— Begin COLLECTED MATERIAL —

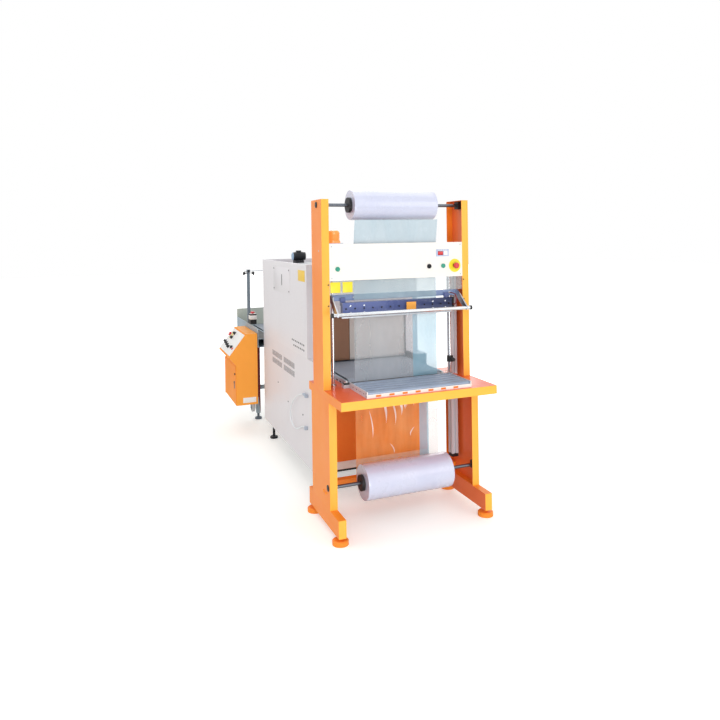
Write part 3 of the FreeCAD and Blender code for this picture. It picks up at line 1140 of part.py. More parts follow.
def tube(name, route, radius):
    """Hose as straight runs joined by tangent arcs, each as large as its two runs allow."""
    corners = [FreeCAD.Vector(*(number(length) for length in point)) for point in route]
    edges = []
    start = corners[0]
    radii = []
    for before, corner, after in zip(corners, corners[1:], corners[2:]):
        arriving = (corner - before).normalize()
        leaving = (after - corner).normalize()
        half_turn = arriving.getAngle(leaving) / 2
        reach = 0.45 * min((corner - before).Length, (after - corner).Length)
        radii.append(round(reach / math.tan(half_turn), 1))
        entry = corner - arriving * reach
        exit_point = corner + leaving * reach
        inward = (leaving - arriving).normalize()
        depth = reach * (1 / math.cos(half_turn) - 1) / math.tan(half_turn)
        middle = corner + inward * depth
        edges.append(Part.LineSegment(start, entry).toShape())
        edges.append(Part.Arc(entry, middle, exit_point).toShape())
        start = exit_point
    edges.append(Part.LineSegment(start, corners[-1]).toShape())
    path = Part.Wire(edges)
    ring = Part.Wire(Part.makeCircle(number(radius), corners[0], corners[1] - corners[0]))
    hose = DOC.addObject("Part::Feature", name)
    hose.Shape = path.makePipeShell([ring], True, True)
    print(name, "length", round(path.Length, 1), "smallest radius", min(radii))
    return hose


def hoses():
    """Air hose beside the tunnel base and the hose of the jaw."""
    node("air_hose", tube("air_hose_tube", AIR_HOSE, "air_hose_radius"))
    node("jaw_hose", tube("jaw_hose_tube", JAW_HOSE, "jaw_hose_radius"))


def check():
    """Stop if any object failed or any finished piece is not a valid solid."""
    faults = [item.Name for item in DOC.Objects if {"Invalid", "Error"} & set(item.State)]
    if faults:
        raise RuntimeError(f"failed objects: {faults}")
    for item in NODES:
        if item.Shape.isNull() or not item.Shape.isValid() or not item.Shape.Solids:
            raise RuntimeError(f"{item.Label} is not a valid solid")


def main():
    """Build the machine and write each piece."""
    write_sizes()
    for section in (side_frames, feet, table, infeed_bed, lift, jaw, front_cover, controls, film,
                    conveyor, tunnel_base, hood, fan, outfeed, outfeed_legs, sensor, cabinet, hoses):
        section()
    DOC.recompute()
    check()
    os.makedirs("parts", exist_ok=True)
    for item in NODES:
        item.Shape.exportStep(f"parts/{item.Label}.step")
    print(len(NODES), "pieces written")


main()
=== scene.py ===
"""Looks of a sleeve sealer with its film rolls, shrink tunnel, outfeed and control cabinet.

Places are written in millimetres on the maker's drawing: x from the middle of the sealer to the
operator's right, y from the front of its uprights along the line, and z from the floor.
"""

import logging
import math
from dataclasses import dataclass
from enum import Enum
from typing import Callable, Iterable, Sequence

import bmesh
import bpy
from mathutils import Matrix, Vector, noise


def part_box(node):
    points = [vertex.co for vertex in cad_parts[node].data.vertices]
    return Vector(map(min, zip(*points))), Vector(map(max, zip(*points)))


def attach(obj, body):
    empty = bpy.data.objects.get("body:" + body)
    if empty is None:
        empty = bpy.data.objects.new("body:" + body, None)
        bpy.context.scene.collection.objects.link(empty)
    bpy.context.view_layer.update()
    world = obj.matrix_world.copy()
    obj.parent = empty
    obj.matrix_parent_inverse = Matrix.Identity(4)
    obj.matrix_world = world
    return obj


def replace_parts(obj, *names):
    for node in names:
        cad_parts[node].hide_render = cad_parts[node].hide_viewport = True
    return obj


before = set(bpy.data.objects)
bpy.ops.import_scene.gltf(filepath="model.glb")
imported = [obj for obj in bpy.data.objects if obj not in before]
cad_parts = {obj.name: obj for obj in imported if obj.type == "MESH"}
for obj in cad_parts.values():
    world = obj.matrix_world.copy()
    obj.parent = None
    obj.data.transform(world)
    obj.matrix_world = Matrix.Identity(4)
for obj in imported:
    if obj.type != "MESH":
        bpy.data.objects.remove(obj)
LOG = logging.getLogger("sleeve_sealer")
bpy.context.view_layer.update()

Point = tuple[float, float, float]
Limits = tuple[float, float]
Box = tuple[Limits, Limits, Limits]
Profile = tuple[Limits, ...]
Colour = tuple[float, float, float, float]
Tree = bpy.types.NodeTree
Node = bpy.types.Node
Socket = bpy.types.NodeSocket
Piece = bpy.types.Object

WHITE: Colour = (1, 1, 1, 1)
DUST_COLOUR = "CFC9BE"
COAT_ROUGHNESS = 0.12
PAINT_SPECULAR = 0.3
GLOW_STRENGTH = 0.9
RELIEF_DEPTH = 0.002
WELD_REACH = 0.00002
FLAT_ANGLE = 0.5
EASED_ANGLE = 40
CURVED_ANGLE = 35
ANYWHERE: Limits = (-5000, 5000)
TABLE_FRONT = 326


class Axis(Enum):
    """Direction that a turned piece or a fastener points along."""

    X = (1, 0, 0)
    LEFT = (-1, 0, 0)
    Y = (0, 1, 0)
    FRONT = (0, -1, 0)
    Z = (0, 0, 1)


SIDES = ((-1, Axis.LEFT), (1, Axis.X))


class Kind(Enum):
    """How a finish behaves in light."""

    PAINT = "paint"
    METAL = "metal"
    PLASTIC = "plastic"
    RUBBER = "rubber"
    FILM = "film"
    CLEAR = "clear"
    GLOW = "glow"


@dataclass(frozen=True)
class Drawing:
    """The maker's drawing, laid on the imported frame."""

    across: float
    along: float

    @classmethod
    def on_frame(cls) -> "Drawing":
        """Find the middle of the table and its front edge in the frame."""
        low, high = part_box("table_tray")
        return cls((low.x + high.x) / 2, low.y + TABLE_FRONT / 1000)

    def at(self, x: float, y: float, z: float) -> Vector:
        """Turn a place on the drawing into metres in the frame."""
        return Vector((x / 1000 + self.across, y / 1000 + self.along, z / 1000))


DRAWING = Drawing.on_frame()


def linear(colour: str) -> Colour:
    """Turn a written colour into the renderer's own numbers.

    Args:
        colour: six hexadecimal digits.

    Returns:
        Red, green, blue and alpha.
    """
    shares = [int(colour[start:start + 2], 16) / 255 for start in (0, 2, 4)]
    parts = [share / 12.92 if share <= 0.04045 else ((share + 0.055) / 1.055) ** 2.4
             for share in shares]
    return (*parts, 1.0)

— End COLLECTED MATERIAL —

PROMPT | Extract the lines of the preceding material that run from the line with "for section in" through the line with "in imported if", inclusive, reproducing them exactly and adding nothing.

RESULT FOR THIS EXERCISE |
    for section in (side_frames, feet, table, infeed_bed, lift, jaw, front_cover, controls, film,
                    conveyor, tunnel_base, hood, fan, outfeed, outfeed_legs, sensor, cabinet, hoses):
        section()
    DOC.recompute()
    check()
    os.makedirs("parts", exist_ok=True)
    for item in NODES:
        item.Shape.exportStep(f"parts/{item.Label}.step")
    print(len(NODES), "pieces written")


main()
=== scene.py ===
"""Looks of a sleeve sealer with its film rolls, shrink tunnel, outfeed and control cabinet.

Places are written in millimetres on the maker's drawing: x from the middle of the sealer to the
operator's right, y from the front of its uprights along the line, and z from the floor.
"""

import logging
import math
from dataclasses import dataclass
from enum import Enum
from typing import Callable, Iterable, Sequence

import bmesh
import bpy
from mathutils import Matrix, Vector, noise


def part_box(node):
    points = [vertex.co for vertex in cad_parts[node].data.vertices]
    return Vector(map(min, zip(*points))), Vector(map(max, zip(*points)))


def attach(obj, body):
    empty = bpy.data.objects.get("body:" + body)
    if empty is None:
        empty = bpy.data.objects.new("body:" + body, None)
        bpy.context.scene.collection.objects.link(empty)
    bpy.context.view_layer.update()
    world = obj.matrix_world.copy()
    obj.parent = empty
    obj.matrix_parent_inverse = Matrix.Identity(4)
    obj.matrix_world = world
    return obj


def replace_parts(obj, *names):
    for node in names:
        cad_parts[node].hide_render = cad_parts[node].hide_viewport = True
    return obj


before = set(bpy.data.objects)
bpy.ops.import_scene.gltf(filepath="model.glb")
imported = [obj for obj in bpy.data.objects if obj not in before]
cad_parts = {obj.name: obj for obj in imported if obj.type == "MESH"}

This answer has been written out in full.